■ **Stored data**
╔══

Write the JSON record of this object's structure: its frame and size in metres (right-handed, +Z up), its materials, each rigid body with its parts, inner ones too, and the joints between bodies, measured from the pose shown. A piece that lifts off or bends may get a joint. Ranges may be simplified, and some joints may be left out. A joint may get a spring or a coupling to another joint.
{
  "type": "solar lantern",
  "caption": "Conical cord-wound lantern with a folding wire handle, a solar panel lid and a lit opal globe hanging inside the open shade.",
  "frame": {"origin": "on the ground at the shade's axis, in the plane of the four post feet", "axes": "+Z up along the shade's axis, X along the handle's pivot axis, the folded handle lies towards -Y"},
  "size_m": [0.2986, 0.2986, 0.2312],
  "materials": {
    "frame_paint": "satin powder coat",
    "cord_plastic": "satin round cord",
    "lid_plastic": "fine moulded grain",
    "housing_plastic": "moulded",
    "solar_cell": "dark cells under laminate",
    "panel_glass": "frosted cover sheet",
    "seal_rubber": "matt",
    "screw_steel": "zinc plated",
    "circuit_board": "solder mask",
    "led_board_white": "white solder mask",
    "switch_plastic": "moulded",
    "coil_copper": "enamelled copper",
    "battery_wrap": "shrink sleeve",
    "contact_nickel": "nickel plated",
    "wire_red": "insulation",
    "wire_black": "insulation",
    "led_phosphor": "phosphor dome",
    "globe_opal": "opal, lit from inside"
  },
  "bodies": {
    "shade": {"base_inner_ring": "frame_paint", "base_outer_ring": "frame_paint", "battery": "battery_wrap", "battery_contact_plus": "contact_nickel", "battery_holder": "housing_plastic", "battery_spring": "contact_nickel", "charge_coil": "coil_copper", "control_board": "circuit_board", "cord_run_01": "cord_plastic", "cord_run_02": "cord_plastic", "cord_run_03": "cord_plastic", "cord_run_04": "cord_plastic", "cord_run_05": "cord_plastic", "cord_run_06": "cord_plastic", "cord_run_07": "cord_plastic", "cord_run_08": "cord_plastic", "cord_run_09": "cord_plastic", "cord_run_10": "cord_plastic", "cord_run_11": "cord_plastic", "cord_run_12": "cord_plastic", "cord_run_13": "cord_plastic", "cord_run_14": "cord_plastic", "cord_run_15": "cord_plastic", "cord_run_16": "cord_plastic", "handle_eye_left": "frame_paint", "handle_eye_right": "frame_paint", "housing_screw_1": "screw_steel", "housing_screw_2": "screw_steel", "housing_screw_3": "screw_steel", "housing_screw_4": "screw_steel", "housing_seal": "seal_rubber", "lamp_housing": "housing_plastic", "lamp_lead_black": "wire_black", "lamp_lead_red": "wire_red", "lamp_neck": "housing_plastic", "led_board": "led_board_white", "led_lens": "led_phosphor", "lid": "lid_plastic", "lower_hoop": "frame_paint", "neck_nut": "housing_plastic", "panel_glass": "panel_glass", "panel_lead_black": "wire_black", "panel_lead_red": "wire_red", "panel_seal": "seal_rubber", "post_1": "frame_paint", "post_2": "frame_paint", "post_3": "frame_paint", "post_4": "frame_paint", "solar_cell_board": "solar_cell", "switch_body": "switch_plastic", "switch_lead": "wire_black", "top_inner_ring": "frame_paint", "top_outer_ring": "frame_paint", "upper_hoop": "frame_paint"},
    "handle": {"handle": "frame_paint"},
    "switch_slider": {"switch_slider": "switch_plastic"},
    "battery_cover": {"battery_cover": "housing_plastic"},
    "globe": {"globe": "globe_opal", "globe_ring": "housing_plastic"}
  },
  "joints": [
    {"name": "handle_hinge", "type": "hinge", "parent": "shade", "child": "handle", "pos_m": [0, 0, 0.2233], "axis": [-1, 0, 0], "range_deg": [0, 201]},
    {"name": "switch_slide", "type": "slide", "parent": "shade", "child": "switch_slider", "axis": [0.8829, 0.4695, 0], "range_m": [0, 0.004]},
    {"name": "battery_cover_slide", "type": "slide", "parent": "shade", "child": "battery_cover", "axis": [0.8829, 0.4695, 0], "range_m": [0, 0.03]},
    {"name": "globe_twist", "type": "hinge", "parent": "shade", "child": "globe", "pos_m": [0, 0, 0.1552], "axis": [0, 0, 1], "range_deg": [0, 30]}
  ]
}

╚══
╔══

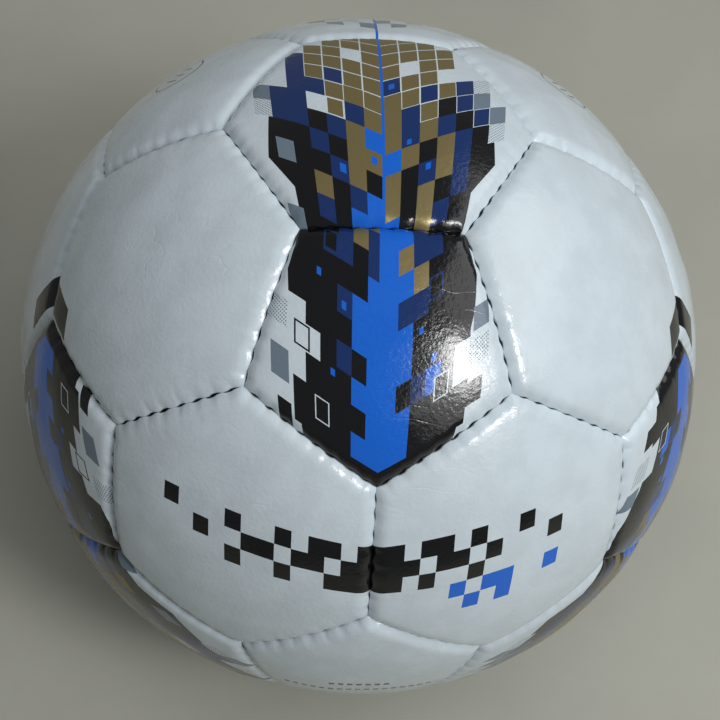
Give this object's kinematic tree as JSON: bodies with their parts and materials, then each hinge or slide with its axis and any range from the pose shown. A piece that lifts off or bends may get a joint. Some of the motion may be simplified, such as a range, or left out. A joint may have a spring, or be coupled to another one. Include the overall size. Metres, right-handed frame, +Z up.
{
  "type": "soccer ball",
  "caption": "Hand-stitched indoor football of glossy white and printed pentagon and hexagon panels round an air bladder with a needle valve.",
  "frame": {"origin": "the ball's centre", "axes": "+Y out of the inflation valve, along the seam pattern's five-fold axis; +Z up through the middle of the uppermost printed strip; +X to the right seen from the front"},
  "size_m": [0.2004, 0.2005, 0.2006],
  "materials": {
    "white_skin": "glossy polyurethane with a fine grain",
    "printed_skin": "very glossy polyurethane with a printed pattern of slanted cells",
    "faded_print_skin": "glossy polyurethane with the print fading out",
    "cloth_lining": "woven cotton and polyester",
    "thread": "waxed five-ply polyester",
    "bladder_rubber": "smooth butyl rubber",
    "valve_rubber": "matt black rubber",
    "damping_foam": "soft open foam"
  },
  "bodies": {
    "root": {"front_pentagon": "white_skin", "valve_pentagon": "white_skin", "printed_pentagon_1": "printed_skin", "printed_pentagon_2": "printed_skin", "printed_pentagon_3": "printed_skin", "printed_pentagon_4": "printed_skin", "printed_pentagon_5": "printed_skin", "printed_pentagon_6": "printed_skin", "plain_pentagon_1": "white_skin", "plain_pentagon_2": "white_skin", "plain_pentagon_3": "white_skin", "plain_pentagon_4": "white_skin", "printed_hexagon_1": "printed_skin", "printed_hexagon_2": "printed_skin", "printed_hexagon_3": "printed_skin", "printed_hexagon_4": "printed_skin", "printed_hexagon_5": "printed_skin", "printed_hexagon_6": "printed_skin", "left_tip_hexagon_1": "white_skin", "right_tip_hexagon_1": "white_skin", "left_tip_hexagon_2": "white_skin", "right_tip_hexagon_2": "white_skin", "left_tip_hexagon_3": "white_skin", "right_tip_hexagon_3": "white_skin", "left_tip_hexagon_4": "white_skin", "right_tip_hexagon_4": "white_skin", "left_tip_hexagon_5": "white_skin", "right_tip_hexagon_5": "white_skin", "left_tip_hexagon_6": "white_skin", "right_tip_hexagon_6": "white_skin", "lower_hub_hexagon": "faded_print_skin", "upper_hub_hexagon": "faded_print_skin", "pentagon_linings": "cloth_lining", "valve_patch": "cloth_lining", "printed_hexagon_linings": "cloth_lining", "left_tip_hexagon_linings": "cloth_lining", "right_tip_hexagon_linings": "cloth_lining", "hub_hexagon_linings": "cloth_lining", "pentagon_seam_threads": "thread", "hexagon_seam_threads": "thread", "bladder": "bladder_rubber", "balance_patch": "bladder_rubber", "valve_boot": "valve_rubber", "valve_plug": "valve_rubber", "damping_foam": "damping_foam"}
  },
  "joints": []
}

╚══

■ **Your objective**
Report every line containing the word "joints" from the listing above.

■ **Answer to the task**
Write the JSON record of this object's structure: its frame and size in metres (right-handed, +Z up), its materials, each rigid body with its parts, inner ones too, and the joints between bodies, measured from the pose shown. A piece that lifts off or bends may get a joint. Ranges may be simplified, and some joints may be left out. A joint may get a spring or a coupling to another joint.
  "joints": [
  "joints": []